In Clallam County, too, some supporters of Mr. Biden remain steadfast. The debate was “tough to see,” admitted Candice Bullard, 71. But she spent years in management at seniors’ centres and has seen plenty of people whose minds remained sharp even as their tongues dulled.
“Maybe that’s why I’m not as alarmed by it,” she said. Mr. Biden, who has largely overcome a stutter, may occasionally struggle to articulate himself.
“I don’t think it affects the way he would make a decision about something important,” Ms. Bullard said.
But others are reconsidering, underscoring a much bigger risk for Mr. Biden and Democrats in continuing to support a candidate whose age is exacting an increasingly obvious toll. Some voters have seen more than they can stomach, including those Mr. Biden’s age.
Ms. Wittenborn recalled a photo of a demonstrably more youthful Mr. Biden eight years ago. “I would have voted for that man,” she said. Now, though, “Biden is not only too old. He’s not coherent,” she said. She is thinking about voting for a third-party candidate.
Margo Idris, 79, voted for Mr. Biden in 2020. This year, she’s not certain what she will do. “I don’t know if I’m going to vote,” she said.

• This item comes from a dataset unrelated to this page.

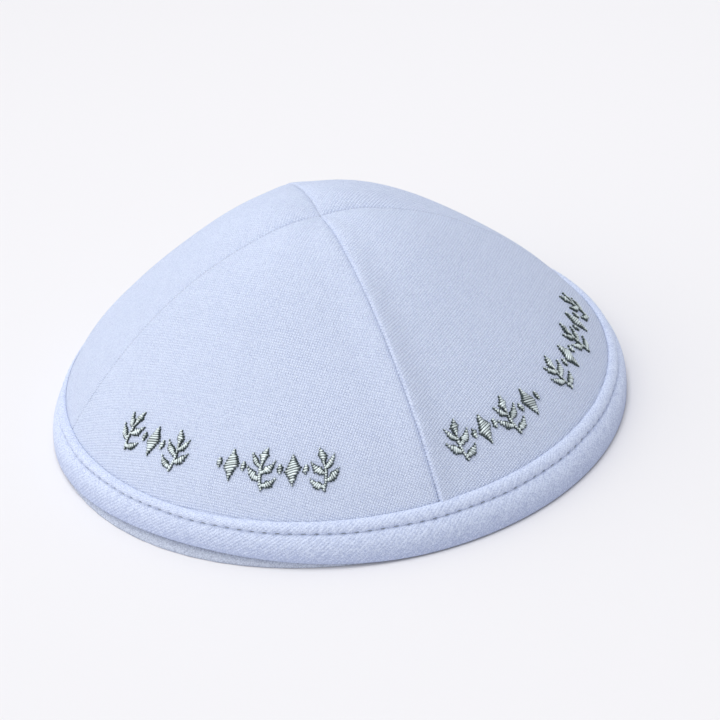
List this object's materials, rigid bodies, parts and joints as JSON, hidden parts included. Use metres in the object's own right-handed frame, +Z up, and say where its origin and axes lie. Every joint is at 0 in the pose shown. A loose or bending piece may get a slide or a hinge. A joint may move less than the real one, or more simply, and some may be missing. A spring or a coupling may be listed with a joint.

Her doubts are rooted directly in her assessment of his fitness. A former health care worker who spent many years with the elderly, she has been struck by Mr. Biden’s frequent slack-jawed countenance, a blank look with his mouth slightly agape.
“Dementia people have that,” Ms. Idris said. “Your mind is blank inside and you don’t know what the word is you can say.”
The White House has given no indication that Mr. Biden has any diagnosed medical condition. In the ABC interview, he refused to agree to a neurological evaluation that would be released publicly, saying instead that his work as president demonstrates his cognitive ability each day.
The White House has since said he had a neurological exam in January as part of a physical, the results of which were later reported publicly.
But those experiencing advanced age have caught glimpses of their own struggles reflected in Mr. Biden. For Republican voters, it has confirmed dim opinions of the sitting president. “He’s pretty much demonstrated that he’s not president material,” said Don Smith, 78, a retired Lutheran pastor in Clallam County who plans to vote for Mr. Trump.
“I feel bad for the man. I’m losing my memory due to old age and whatever else. I try to fake it,” he said. But that doesn’t work particularly well with his own wife – and it’s not something he wants to see in a president. The problem, he said, is “the first thing that goes is for the person himself to realize he’s not up to it.”
Others in the area say they wish the focus on Mr. Biden’s age had not come to dominate the election. Marcella Babineaux is frustrated that it has eclipsed other issues, “like electing a felon for president. That blows my mind,” she said.
Yet her own life has made clear that Mr. Biden is in a state where things are not what they were.
“I can’t do at 79 what I could do at 70,” she said. “Now does that mean I’m incoherent? No. It just means that I’m aging. And with age comes limitations. And we see that.”